The ultimate pioneer in the genre of new media, Nam June Paik was a Korean American artist (born 1932 in Seoul, died 2006) widely credited as the founder of video art and among the first artists to envision the radical implications of an ‘electronic super highway’ and cybernetics. He co-created the Abe-Paik video synthesizer in the 1960s, which became a key element in his future work involving altered TV sets reconfigured into cyborg sculptures and installations.

An MIT-educated engineer based in San Francisco for 30 years, Alan Rath builds electronic sculptures infused with uncannily life-like characteristics. Incorporating LCD screens and custom-designed robotic armatures, the works’ digital and mechanical movements are algorithmically generated sequences with an infinite progression of permutations. This exhibition features a range of work from the 1980s to the present.

Jim Campbell received degrees in engineering and mathematics from MIT and has been based in San Francisco since 1980. His work probes the limits of perception with extremely low-resolution imagery through hand-made, LED-based sculptures. Campbell's work is unique in that his medium and message are inseparable: he uses technologies developed for information transfer and storage to explore human perception and memory. This exhibition includes early work from 1990 as well as new work.

Tim Hawkinson (born 1960, San Francisco) received his BFA from San Jose State University before moving to Los Angeles. Hawkinson’s creative output channels the qualities of virtuoso tinkerer and prodigious alchemist. For this exhibition he has reconfigured a bicycle into a whistle that plays notes encoded in the notches of the bike’s rear-wheel tread pattern.

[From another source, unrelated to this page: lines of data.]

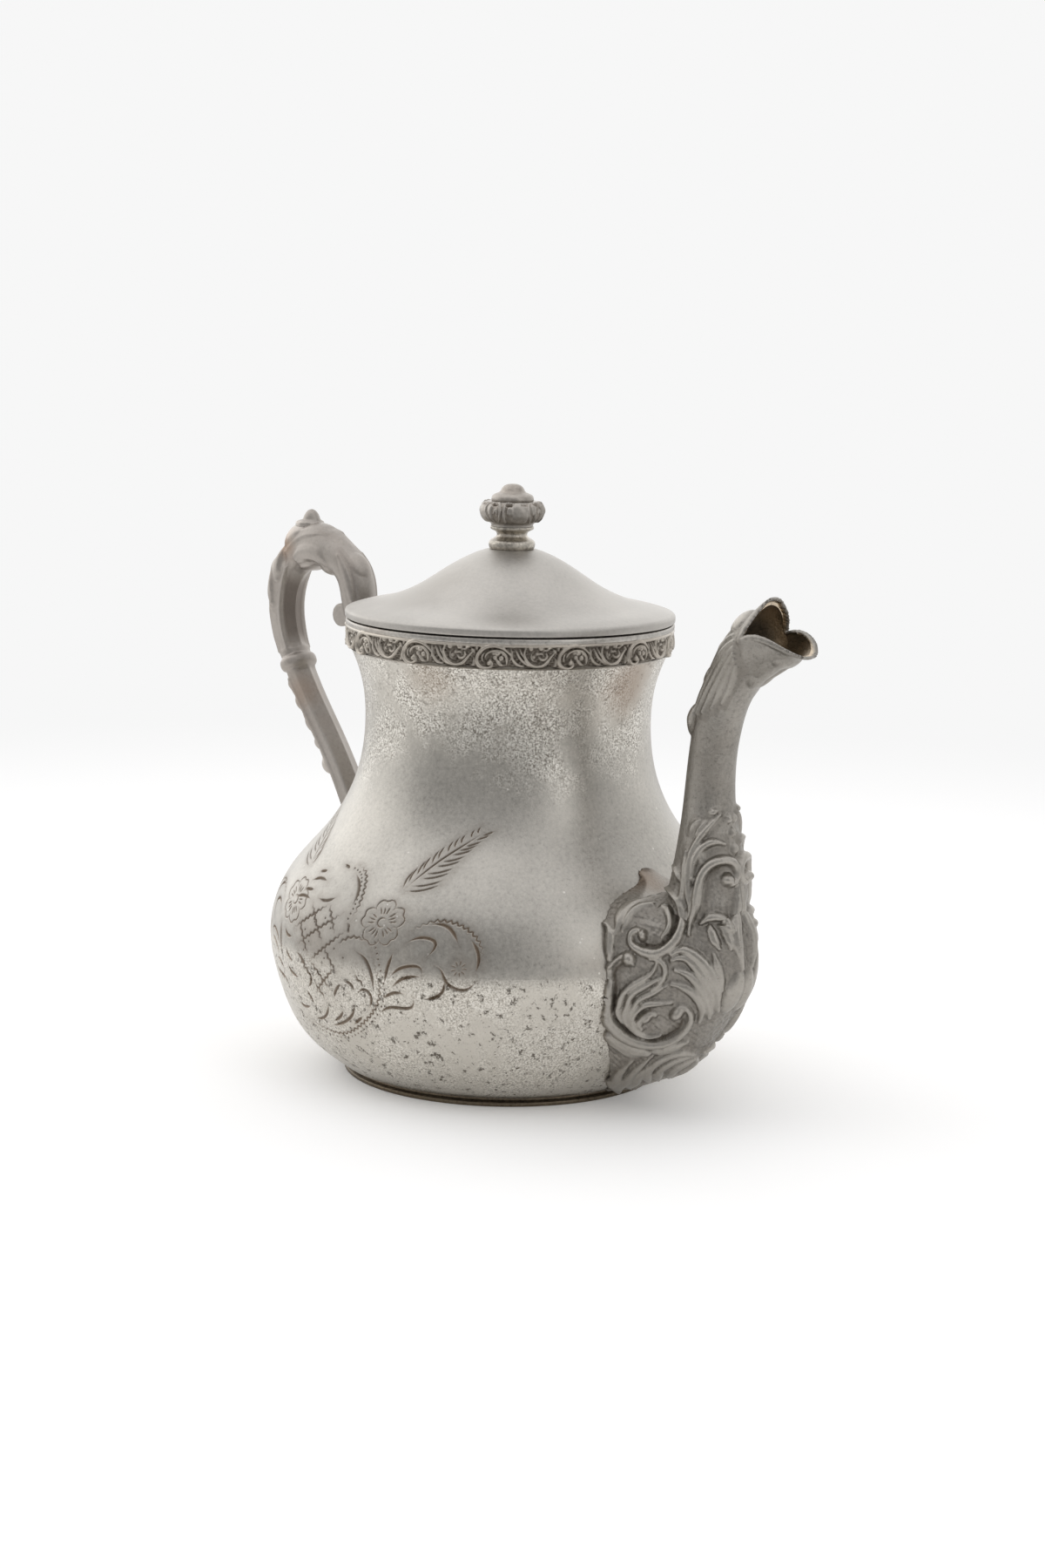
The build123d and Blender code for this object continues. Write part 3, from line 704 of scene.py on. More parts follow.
def make_shell(name, low, high, end_rows):
    """One spun shell: its engraved outside, then the wall's inside as a ring of rows."""
    chart, faces = skin_net(low, high, NET_PITCH, NET_SPLITS)
    turn, q = chart[:, 0], chart[:, 1]
    relief = body_relief(turn, q)
    dents = DENT_DEPTH * wobble(body_points(turn, q, 0.0), DENT_SPREAD, 3)
    ends = soft_step(q - low, 0, 3) * soft_step(high - q, 0, 3) * (np.abs(q) > 3)
    outside = body_points(turn, q, relief.height + dents * ends)
    turns = even_turn(INNER_COLUMNS) - math.pi / 2
    inner_q = np.linspace(high, low, end_rows)
    rows = []
    for row_q in inner_q:
        rows.append(body_points(turns, np.full(INNER_COLUMNS, row_q), -BODY_WALL))
    flat_top = rows[0].copy()
    flat_bottom = rows[-1].copy()
    flat_top[:, 2] = outside[np.abs(q - high) < 1e-4, 2].mean()
    flat_bottom[:, 2] = outside[np.abs(q - low) < 1e-4, 2].mean()
    rows[0], rows[-1] = flat_top, flat_bottom
    points = np.concatenate([outside] + rows)
    base = len(outside)
    grid = base + np.arange(end_rows * INNER_COLUMNS).reshape(end_rows, INNER_COLUMNS)
    next_column = np.roll(grid, -1, 1)
    inner = np.stack([grid[:-1], next_column[:-1], next_column[1:], grid[1:]], -1)
    faces += [list(face) for face in inner.reshape(-1, 4)]
    seam_free = turn < 1.5 * math.pi - 1e-5
    for edge_q, ring in ((high, grid[0]), (low, grid[-1])):
        rim = np.nonzero((np.abs(q - edge_q) < 1e-4) & seam_free)[0]
        faces += [list(face) for face in stitch(turn[rim], rim, turns, ring)]
    return welded(name, points, faces)


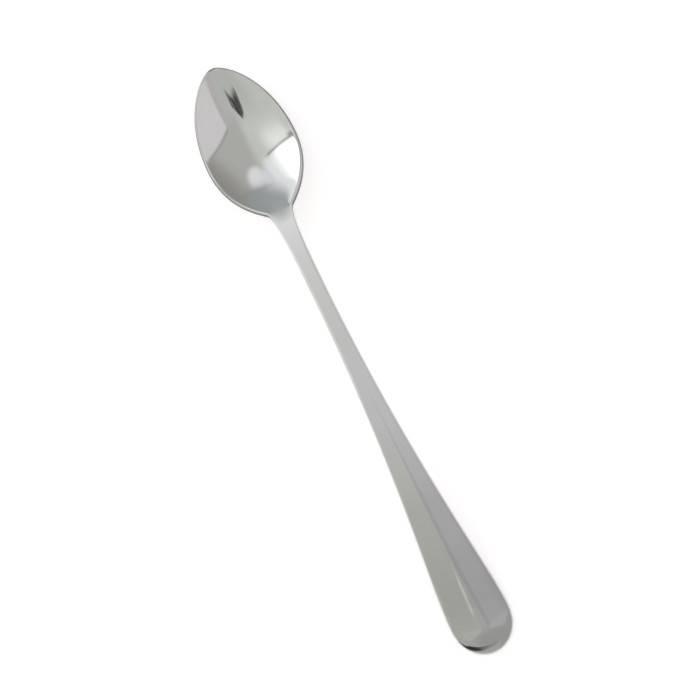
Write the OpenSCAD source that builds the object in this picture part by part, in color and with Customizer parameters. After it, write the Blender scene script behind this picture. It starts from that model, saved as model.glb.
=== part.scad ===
// Iced tea spoon, stamped in one piece from stainless steel sheet.
// All lengths are millimetres. +Y points along the spoon to the bowl's tip, +Z is up, and the spoon
// lies on a table at Z = 0 on the belly of its bowl and the flat end of its handle. The XY origin is at
// the middle of its length and width.
//
// The spoon is one skin. Its middle surface is a height over the table, worked out from the outline
// seen from above and two lines seen from the side: one along the rim and one along the middle. The
// sheet's thickness is then laid off square to that surface on both sides, and a rounded edge closes
// the two faces all the way round.

/* [Overall] */
// Length of the spoon from the bowl's tip to the handle's end
spoon_length = 190; // [178:1:205]

/* [Bowl outline] */
// Width of the bowl where it is widest
bowl_width = 28.4; // [26:0.1:31]
// Distance from the bowl's tip to its widest place
bowl_widest_at = 28; // [26:0.1:31]
// Distance from the bowl's tip to the shoulder, where the outline turns from bowl to neck
shoulder_at = 48.4; // [46:0.1:52]
// Width of the bowl at the shoulder
shoulder_width = 8.1; // [7.4:0.1:9.4]
// Angle between the outline at the shoulder and the spoon's length
shoulder_angle = 45; // [39:1:50]

/* [Stem and handle outline] */
// Distance from the bowl's tip to the narrowest place of the stem
waist_at = 73; // [68:0.5:80]
// Width of the stem at its narrowest place
waist_width = 4.8; // [4.2:0.1:5.6]
// Width of the handle where it is widest
handle_width = 18.2; // [16:0.1:20]
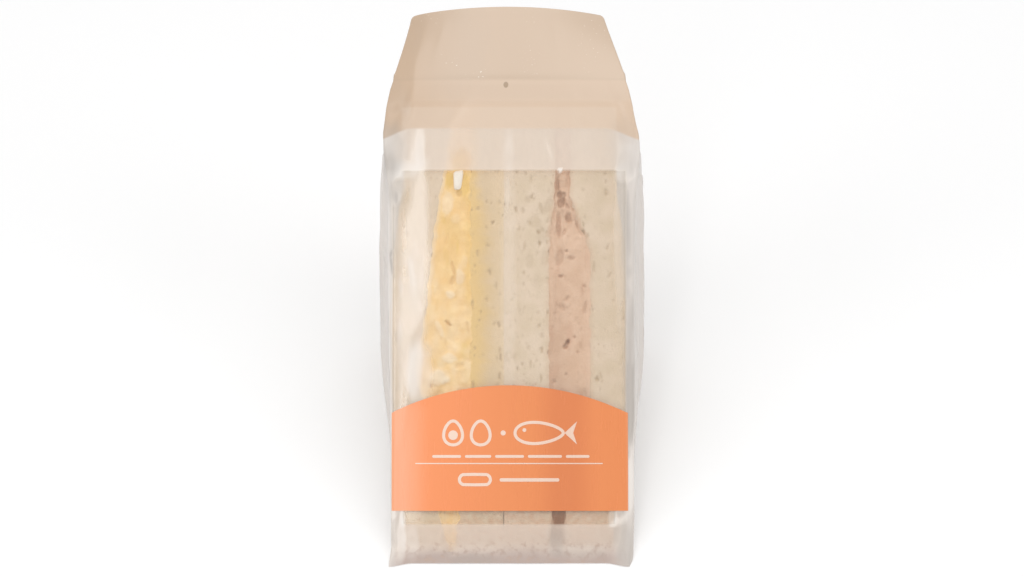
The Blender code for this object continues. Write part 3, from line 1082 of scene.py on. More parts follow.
@dataclass
class EggSalad(Layer):
    """Mashed egg: soft lumps, pieces of white, richer yolk, and hollows between them."""

    slot: Slot = Slot.EGG
    rim: float = 0.12
    milder_span: tuple = (68 * MM, 96 * MM)
    hollows: list = field(
        default_factory=lambda: marks(
            (-15.6, 112.9, 0.9, 1.2, 0, 0.45),
            (-17.4, 89.2, 0.5, 2.8, 16, 0.46),
            (-17.7, 85.4, 0.8, 1.7, -25, 0.50),
            (-18.9, 72.1, 1.3, 0.42, -43, 0.75),
            (-19.5, 65.4, 0.6, 1.8, 20, 0.30),
            (-15.5, 59.0, 1.6, 0.8, 15, 0.35),
            (-24.5, 52.4, 0.5, 0.9, 15, 0.55),
            (-12.9, 70.6, 0.5, 2.2, 8, 0.40),
            (-19.4, 98.6, 0.5, 2.4, -12, 0.26),
            (-21.0, 100.2, 0.5, 1.6, 0, 0.15),
            (-22.6, 78.0, 0.5, 2.2, -8, 0.15),
        )
    )
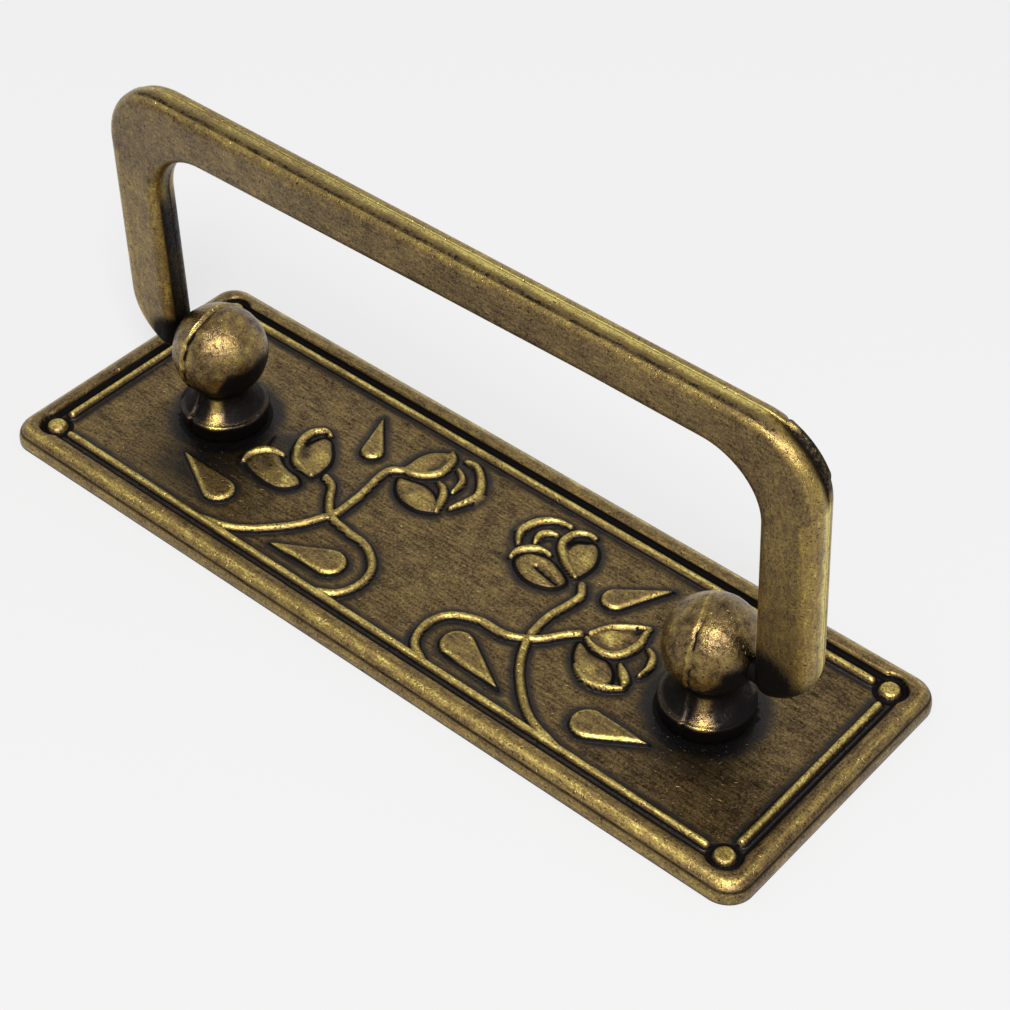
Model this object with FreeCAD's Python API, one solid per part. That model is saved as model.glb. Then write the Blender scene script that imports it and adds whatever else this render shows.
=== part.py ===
import FreeCAD, Part
import math
import os

from FreeCAD import Vector

# A bail pull lying on its back. Millimetres, +X along the backplate, +Z out of the drawer front.
# The origin is the middle of the backplate's flat back.

# Backplate: a cast plate with a rolled rim round a sunk field
PLATE_LENGTH = 95.6
PLATE_WIDTH = 33.7
PLATE_CORNER_R = 2.8
FIELD_THICKNESS = 1.4
RIM_HEIGHT = 2.2
RIM_WIDTH = 2.45
RIM_OUTER_R = 1.75
RIM_INNER_R = 0.3
FIELD_CORNER_R = 0.8

# Raised line that borders the field, broken at a round stud in each corner
LINE_SETBACK = 3.65
LINE_WIDTH = 0.9
LINE_HEIGHT = 0.7
LINE_END_GAP = 2.35
STUD_R = 0.95
STUD_HEIGHT = 0.65
STUD_POCKET_R = 1.85
STUD_INSET = 0.2

# Heights of the sprays of buds above the field
STEM_WIDTH = 0.8
STEM_HEIGHT = 0.64
LEAF_HEIGHT = 0.58
PETAL_HEIGHT = 0.42
ROLLED_EDGE_HEIGHT = 0.61
RELIEF_ROOT = 0.3

# Posts: a ball on a flared foot, staked through the plate
HOLE_PITCH = 64.0
BALL_CENTRE_HEIGHT = 10.45
BALL_R = 5.0
NECK_R = 2.85
FOOT_R = 4.75
FOOT_BASE_R = 4.5
FOOT_HEIGHT = 2.25
FOOT_LIP = 0.3
FLARE_MIDDLE_R = 3.3
FLARE_MIDDLE_HEIGHT = 1.0
SPIGOT_R = 3.0
SPIGOT_CLEARANCE = 0.05
STAKE_SPREAD = 0.5
STAKE_DEPTH = 0.6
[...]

Stanford Art Professor Gail Wight works primarily in sculpture, video, interactive media and print to construct biological allegories that tease out the impacts of life sciences on the living: human, animal, and other. The interplay between art and biology, theories of evolution, cognition and the animal state-of-being are themes that are central to her investigations.

Born in San Francisco, Charles Lindsay began his career as an exploration geologist and is currently the SETI (Search for Extraterrestrial Intelligence) Institute’s Artist-In-Residence Program Director. His multi-disciplinary practice involves immersive environments, sound installations, and sculptures built from salvaged aerospace and bio-tech equipment, photographs and videos.

Based in Brooklyn, Rachel Sussman recently completed a critically acclaimed, decade-long project, "The Oldest Living Things in the World," that combines art, science, and philosophy into a traveling exhibition and New York Times bestselling book. In her latest project, working with SpaceX, NASA, and CERN, Sussman has created a 100-foot long, handwritten timeline of the universe that begins before the Big Bang and extends 10 to the 100 billion years into the future. "(Selected) History of the Spacetime Continuum" conceptually weaves together astrophysics, geology, biology, mathematics, archeology, history, Einsteinian relativism, and chronocriticism—the study of time itself.